What's your favorite thing going on in skateboard deck design right now?
Matt Irving from Delphi Collective and Todd Bratrud (Consolidated/Burlesque Design) pretty much. Chris Wright is also amazing.
You live in the Bay Area so you must have some good slang. What are you known for saying all the time?
Skin up, nice one, anything.com/whatever.
It appears you like road trips and camper vans. Tell us a good road trip story.
I once drove a 30-year-old van around the country with my dad. I took him to North Dakota, which was his 50th state, and got a photo of him holding up the five-zero handsignal in front of the state sign. I love driving around the U.S. I try to do it every other year or so.
What are you really into drawing right now?
Animals. Rival animals that by nature oppose each other. Predators and shit. The sheep and the wolf, the worm and the bird and so on. But they are pals–promoting romance and shit. And some skulls. They're scary.
Throwing the goat, flipping the bird or peace sign?
Flipping the bird with all four paws.
What is your favorite medium?
Pen and paper. Micron pens and Bristol board mainly.
What's the biggest hurdle you've had to get over in your career?
People in my life. People who can't support me and what I'm doing. This is a pretty lonely road.
What is the idea behind The Unbelievers and how did you come up with the name?
My partner Scott Bourne came up with the name. It means believe in nothing. Don't follow what you are told, don't be a sheep. We are a small skateboard mega-corporation. It's a lot of fun. Skateboarding is supposed to be, I think.
What's your favorite secret spot in San Francisco?
The Rite Spot...but please don't go there.
How do you feel living in San Francisco influences your art?
Infinitely. Between the sick-ass psychedelic hippie heritage, the foundations of modern street skateboarding, the hills, the beach, the park, my friends, Fecal Face, Upper Playground, medicinal grass, my little shack in the avenues and all the amazing women that are probably somebody's girl.

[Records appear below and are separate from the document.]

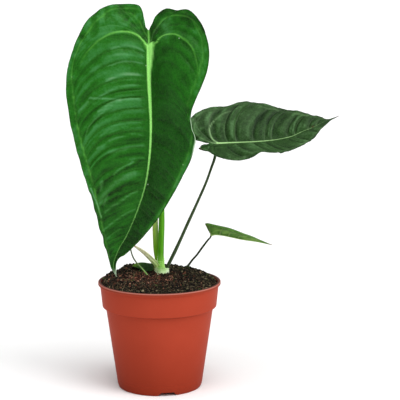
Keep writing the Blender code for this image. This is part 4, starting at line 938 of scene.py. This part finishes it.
leftStalk = {
    **stalkBase, "node": "petiole_left", "material": "thinPaleStalk",
    "points": mm(
        (-7, 1.8, 104, 0.8), (-9.8, 1.2, 107.5, 0.8), (-12.2, 0.5, 110.8, 0.8), (-17.3, -0.5, 117.4, 0.7),
        (-22.6, -1.5, 123.6, 0.7), (-25.7, -2, 128.9, 0.7), (-27.3, -2.4, 134, 0.7),
        (-28.5, -2.6, 145, 0.7), (-29.2, -2.4, 162, 0.7), (-29.6, -1.6, 178, 0.7), (-30.2, 0.2, 185, 0.8),
    ),
    "leaf": leftLeaf, "seatRadius": 0.0007, "stations": 90, "seed": 8,
    "colors": ("#5E6A50", "#78866A"), "foot": "#8FB868", "footShares": (0.17, 0.26), "side": "#8C9A7C",
}
soilStalk = {
    **stalkBase, "node": "petiole_soil", "material": "thinOliveStalk",
    "points": mm(
        (-6.8, 18.5, 104, 0.8), (-6.2, 19, 109, 0.8), (-6, 19.8, 111.5, 0.7), (-6.4, 21, 113.2, 0.7),
        (-8, 22.5, 114.4, 0.7),
    ),
    "leaf": soilLeaf, "seatRadius": 0.0006, "stations": 40, "seed": 9,
    "colors": ("#5A5A2C", "#7A7A42"), "foot": "#4A4424", "footShares": (0.05, 0.4), "side": "#84844C",
}

makeStalk("mainStalk", mainStalk)
makeStalk("furledLeaf", furledLeaf)
makeStalk("rightStalk", rightStalk)
makeStalk("lowRightStalk", lowRightStalk)
makeStalk("leftStalk", leftStalk)
makeStalk("soilStalk", soilStalk)


# Crown and drying sheath

crown = {
    "trunk": mm(
        (0.5, 8.8, 98, 4.6), (0.6, 8.6, 104, 5.6), (0.8, 8.4, 109.5, 5.5), (0.8, 8, 115, 4.8),
        (0.8, 7.6, 120, 4.1), (1, 7.2, 126, 3.4), (1.2, 6.9, 131, 2.7),
    ),
    "back": mm(
        (0, 11.5, 98, 3), (-1, 12.6, 105, 3.7), (-1.6, 13.1, 111, 3.5), (-2, 13.3, 117, 3),
        (-2.4, 13.2, 123, 2.3),
    ),
    "nub": mm(
        (2, 9.5, 101, 4), (4.2, 10, 106, 3.9), (5.9, 10.7, 110.5, 3.2), (6.9, 11.3, 114, 2.3),
        (7.9, 11.7, 117.4, 1.2),
    ),
    "rings": 0.0022, "ringDepth": 0.00015, "uneven": 0.06, "lumpSize": 0.003, "streakSize": 0.0016,
    "paleShares": {"trunk": 1, "back": 1, "nub": 0.45},
    # the foot tone is the stems' own pale base, brightened further as painted light; the side tone is
    # painted light on the shaded -X side
    "material": "paleStemBase", "colors": ("#86CC4C", "#C8F098"), "stripe": 0.8, "foot": "#F8FFE4",
    "footShares": (0.2, 0.6), "side": "#F0FFD0", "paintedSideShare": 1.0, "roughness": 0.42,
}


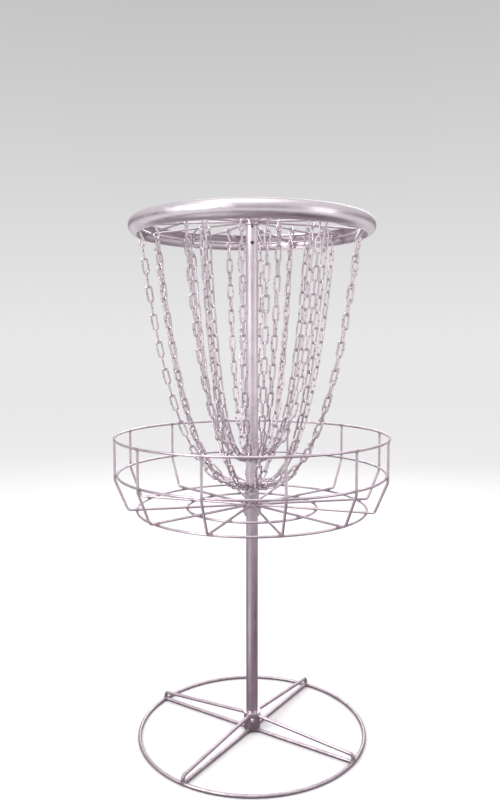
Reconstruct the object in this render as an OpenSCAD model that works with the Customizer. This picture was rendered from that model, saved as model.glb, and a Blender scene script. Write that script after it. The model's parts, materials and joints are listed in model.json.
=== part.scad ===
// Portable disc golf basket: a wire basket and a chain cage on a round pole with a ring stand.
// Origin: the middle of the stand, on the floor. +Z is up. Millimetres.

/* [Stand] */
// Radius of the floor ring, to the middle of its rod
base_ring_r = 307; // [280:1:340]
// Diameter of the stand's rods
base_rod_d = 9.5; // [8:0.5:12]
// Height of the socket's top
socket_top = 55; // [50:1:70]

/* [Pole] */
// Outer diameter of both pole tubes
pole_d = 32; // [28:0.5:36]
// Wall thickness of the pole tubes
pole_wall = 2; // [1.5:0.5:2.5]
// Height at which the two pole tubes meet
pole_split_z = 656; // [650:1:658]
// Height of the rack hub's underside
rack_hub_z = 1375; // [1370:1:1380]

/* [Basket] */
// Height of the rim's middle above the floor
rim_z = 820; // [780:1:860]
// Radius of the rim, to the middle of its wire
rim_r = 363; // [340:1:380]
// Diameter of the basket's wires
wire_d = 6.5; // [5:0.5:8]
// Height of the middle ring
middle_ring_z = 723; // [700:1:740]
// Radius of each rib's lower corner
corner_r = 329.5; // [318:1:340]
// Height of the floor wires, to their middle
floor_z = 633.5; // [628:0.5:636]
// Radius of the larger floor ring
floor_ring_r = 306.5; // [290:0.5:312]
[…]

Name one piece by one artist that has had a profound effect on you and why.
Everything by Will Barras. He's an amazing illustrator/painter dude from London who works in a real assembly line technique, making lots of pieces in the time it takes to make one. He's really unique.
What was the initial concept behind "The Big Stupid" series that you did for Slap Magazine and how did it change over time?
I wanted to make a comic that had to do with skateboarding with little to no text. I also wanted to collaborate with other artists I admired. It just got weirder, and after three years they cut me off. I still love Slap and Mark and Joe.
What movie character do you most identify with?
The Dude. Jeff Lebowski [from The Big Lebowski].
What are some of your upcoming projects?
I am working on some animation projects, a shitload of art shows and as much traveling as I can manage. I am also working on skinning up the biggest I've ever skunned. I also plan on working myself to an early grave, as I really love my job.